With a reported approximately $1.25 billion in annual revenue and $360 million in annual EBITDA at Willis Re, the new price would value the unit at approximately 9x EBITDA and about 2.6x revenue. The sale would represent about 13% of WLTW’s annual revenue and about 17% of last year’s EBITDA. While WLTW would most likely seek to return a large portion of the proceeds to (still somewhat disappointed) shareholders, we believe maintenance of IG ratings also remains a priority and that at least a portion should be utilized to reduce an appropriate amount of debt and/or directed to M&A to help reduce the impact of lost revenue and cash flows.
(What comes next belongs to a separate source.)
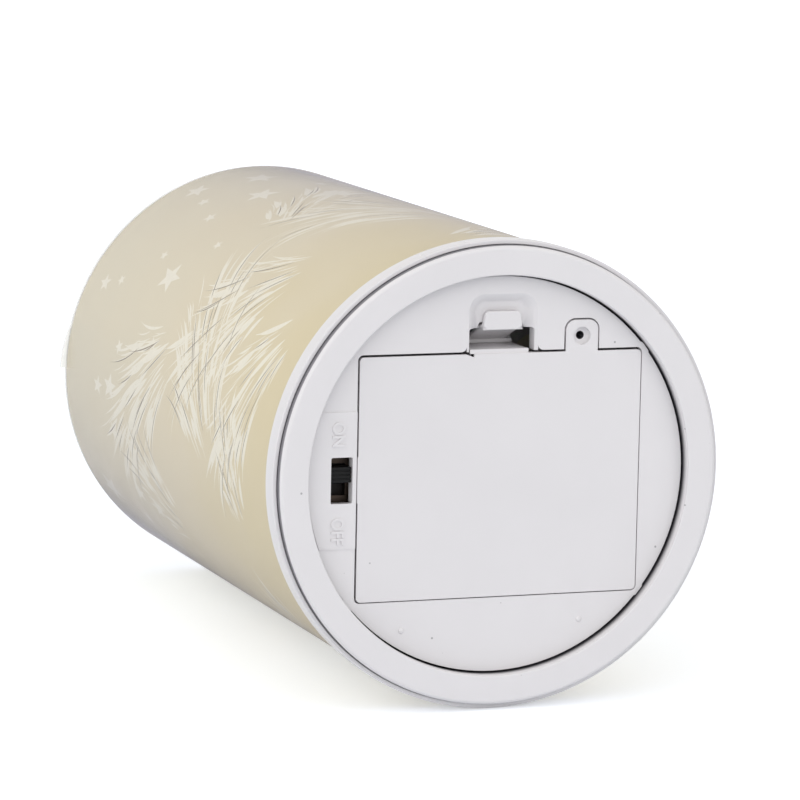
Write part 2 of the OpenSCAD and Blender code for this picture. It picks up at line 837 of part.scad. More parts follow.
module idler_gear() {
    color("ivory")
        translate([idler_pos[0], idler_pos[1], low_gear_z])
            difference() {
                union() {
                    gear(idler_teeth, mesh_a, gear_t);
                    translate([0, 0, gear_t - eps])
                        cylinder(r = 3.8, h = 0.5);
                    translate([0, 0, gear_t + 0.4])
                        gear(idler_small_teeth, idler_a + 180 + 180 / idler_small_teeth, gear_t + 0.4);
                }
                translate([0, 0, -1])
                    cylinder(r = 1.5 + shaft_fit, h = 12);
                // thinned web
                translate([0, 0, gear_t - 1.2])
                    difference() {
                        cylinder(r = 10.4, h = 1.3);
                        translate([0, 0, -1])
                            cylinder(r = 5.4, h = 4);
                    }
            }
}

module idler_pin() {
    color("silver")
        translate([idler_pos[0], idler_pos[1], 0])
            rotate_extrude()
                polygon([[0, deck_z - 0.9], [2.6, deck_z - 0.9], [2.6, deck_z], [1.5, deck_z],
                         [1.5, plate_z - 0.3], [1.2, plate_z - 0.15], [0, plate_z - 0.15]]);
}

// ---- drum ----

module drum_carrier() {
    hub_r = journal_r + 2.6;
    color("ivory")
        difference() {
            union() {
                translate([0, 0, high_gear_z])
                    gear(drum_teeth, idler_a, plate_z - high_gear_z + eps);
                translate([0, 0, thrust_z])
                    cylinder(r = hub_r, h = plate_z + 0.8 - thrust_z);
                translate([0, 0, plate_z])
                    cylinder(r = drum_r - film_t - 0.05, h = carrier_t);
                tube(drum_r, drum_r - film_t - 1.6, plate_z, plate_z + carrier_t);
                tube(drum_r - film_t - 0.05, drum_r - film_t - 1.6, plate_z, sleeve_z0 + 4);
            }
            translate([0, 0, thrust_z - 1])
                cylinder(r = journal_r + shaft_fit, h = 20);
            // hollow under the web of the ring gear
            tube(drum_pitch_r - 3.2, hub_r, high_gear_z - 1, plate_z - 0.2);
            // windows between the spokes
            for (i = [0:7])
                rotate([0, 0, i * 45])
                    translate([0, 0, plate_z - 1])
                        linear_extrude(carrier_t + 2)
                            polygon(concat(
                                arc(0, 0, drum_r - 4.5, 6, 39, 6),
                                arc(0, 0, drum_pitch_r + 4, 35, 10, 4)));
        }
}

module drum_sleeve() {
    color([0.95, 0.93, 0.8, 0.5])
        tube(drum_r, drum_r - film_t, sleeve_z0, drum_top);
}

module drum_spider() {
    rim_out = drum_r - film_t - 0.05;
    color("ivory")
        difference() {
            union() {
                tube(rim_out, rim_out - 1.6, drum_top - 5, drum_top);
                tube(drum_r, rim_out - 1.6, drum_top, drum_top + 1);
                for (a = [0:60:300])
                    rotate([0, 0, a])
                        block([3, -0.9, drum_top - 2.4], [rim_out - 1, 0.9, drum_top]);
                translate([0, 0, drum_top - 6])
                    cylinder(r = 4, h = 7);
            }
            translate([0, 0, drum_top - 7])
                cylinder(r = pin_r + shaft_fit, h = pin_top - drum_top + 7.2);
        }
}

module pivot_pin() {
    color("silver")
        rotate_extrude()
            polygon([[0, tube_top - 4], [pin_r, tube_top - 4], [pin_r, pin_top - 0.4],
                     [pin_r - 0.4, pin_top], [0, pin_top]]);
}

// ---- light ----

module diffuser_tube() {
    color([0.97, 0.97, 0.97, 0.6])
        tube(tube_r, tube_r - 1.2, tube_z0, tube_top - 1);
}

module diffuser_cap() {
    color("white")
        difference() {
            rotate_extrude()
                polygon([[0, tube_top - 3.4], [tube_r - 1.3, tube_top - 3.4], [tube_r - 1.3, tube_top - 1],
                         [tube_r, tube_top - 1], [tube_r, tube_top], [tube_r - 0.8, tube_top + 0.6],
                         [2.4, tube_top + 0.6], [2, tube_top + 1.4], [0, tube_top + 1.4]]);
            translate([0, 0, tube_top - 5])
                cylinder(r = pin_r, h = 10);
        }
}

module led_board() {
    color("white")
        block([-6, -0.8, tube_z0 - 8], [6, 0.8, tube_top - 6]);
}

module light_diodes() {
    color("lightyellow")
        for (z = [tube_z0 + 14:22:tube_top - 14], s = [-1, 1])
            translate([0, s * 0.8, z])
                rotate([-90 * s, 0, 0])
                    rotate_extrude($fn = 32)
                        polygon(concat([[0, 0], [2.9, 0], [2.9, 0.8], [2.5, 0.8]],
                                       arc(0, 2.4, 2.5, 0, 90, 6)));
}

module control_board() {
    color("darkgreen") {
        difference() {
            block([-17, -10, deck_z - 2.4], [17, 10, deck_z - 0.8]);
            for (x = [-13, 13])
                translate([x, 0, deck_z - 4])
                    cylinder(r = 1, h = 5);
        }
        // driver chip, resistor and capacitor on its lower face
        block([-4, -3, deck_z - 3.7], [4, 3, deck_z - 2.4 + eps]);
        block([8, 4, deck_z - 3.2], [11.2, 5.6, deck_z - 2.4 + eps]);
    }
}

module deck_screws() {
    color("silver")
        at_bosses() {
            translate([0, 0, deck_z - 10])
                cylinder(r = 1.2, h = deck_t + 10.1);
            translate([0, 0, deck_top])
                rotate_extrude()
                    polygon(concat([[0, 0], [2.7, 0], [2.7, 0.4]], arc(0, -1, 3, 28, 90, 5)));
        }
}

// Leads over the tray, each in the upright plane of its two terminals
function lead_path(a, b, steps) =
    let (rise = tray_roof + 1.8)
    let (p = [[a[0], a[1], rise], [a[0], a[1], rise + 2.2], [b[0], b[1], rise + 1.2],
              b - [0, 0, 0.8]])
    concat([a],
           [for (i = [0:steps])
               let (t = i / steps)
               let (u = 1 - t)
               u ^ 3 * p[0] + 3 * u ^ 2 * t * p[1] + 3 * u * t ^ 2 * p[2] + t ^ 3 * p[3]],
           [b]);

module lead(a, b) {
    sweep(lead_path(a, b, 9), 0.5, 6, cross([0, 0, 1], b - a));
}

module wiring_leads() {
    board_z = deck_z - 2.4;
    color("crimson")
        for (i = [-1, 1]) {
            lead([switch_x, switch_y + i * 3.5, switch_z + 8], [-16, i * 4, board_z]);
            lead([i * 2.5, motor_pos[1] - 8.6, deck_z - 7.6], [i * 3, 8.5, board_z]);
            lead([tray_x1 + 2.4, i * cell_pitch, cell_z + 2.4], [16, i * 4, board_z]);
        }
}

base_housing();
bottom_cover();
shade_collar();
outer_shade();
printed_sleeve();
top_cap();
battery_tray();
battery_door();
door_latch();
battery_cells();
contact_springs();
contact_plates();
switch_frame();
switch_base();
switch_knob();
switch_pins();
switch_board();
switch_screws();
mechanism_deck();
gear_motor();
motor_shaft();
drive_pinion();
idler_gear();
idler_pin();
drum_carrier();
drum_sleeve();
drum_spider();
pivot_pin();
diffuser_tube();
diffuser_cap();
led_board();
light_diodes();
control_board();
deck_screws();
wiring_leads();
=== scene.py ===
import json
import math
import random

import bmesh
import bpy
from bpy.props import FloatProperty, FloatVectorProperty, IntProperty, PointerProperty
from mathutils import Matrix, Quaternion, Vector


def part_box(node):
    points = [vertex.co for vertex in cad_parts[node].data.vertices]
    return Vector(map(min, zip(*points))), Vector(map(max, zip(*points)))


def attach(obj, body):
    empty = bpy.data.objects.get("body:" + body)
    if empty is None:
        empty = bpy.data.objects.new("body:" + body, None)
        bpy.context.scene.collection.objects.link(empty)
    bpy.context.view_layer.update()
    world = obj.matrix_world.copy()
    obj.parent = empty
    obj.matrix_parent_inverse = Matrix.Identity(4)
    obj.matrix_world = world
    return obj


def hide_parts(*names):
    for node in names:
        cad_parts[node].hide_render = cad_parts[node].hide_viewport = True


bl_info = {
    "name": "Rotating Motion Lamp",
    "version": (1, 0, 0),
    "blender": (4, 5, 0),
    "location": "View3D > Sidebar > Lamp",
    "description": "A battery lamp with a printed shade and a turning inner drum",
    "category": "Object",
}

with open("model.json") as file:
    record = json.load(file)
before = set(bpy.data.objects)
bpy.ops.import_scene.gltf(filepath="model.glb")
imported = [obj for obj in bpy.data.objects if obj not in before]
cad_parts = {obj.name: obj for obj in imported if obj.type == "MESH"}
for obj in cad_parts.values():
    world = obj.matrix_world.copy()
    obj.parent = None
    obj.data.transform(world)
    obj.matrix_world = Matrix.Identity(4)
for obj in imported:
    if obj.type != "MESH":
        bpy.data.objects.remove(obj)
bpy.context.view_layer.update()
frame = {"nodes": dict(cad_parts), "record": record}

MM = 0.001
NODES = frame["nodes"]
BODIES = {node: body for body, nodes in frame["record"]["behaviour"]["bodies"].items()
          for node in nodes}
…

Obviously, there are a lot of moving parts right now for the involved parties and the industry at large in wake of the AON/WLTW deal falling through, so there is a bit of speculation here about what the motivations of management teams might be right now. We would also reiterate that despite the larger players getting larger over the past several years, the insurance brokerage industry still remains rather fragmented, offering the prospect for continued growth through smaller strategic bolt-on acquisitions for WLTW as well as its peers.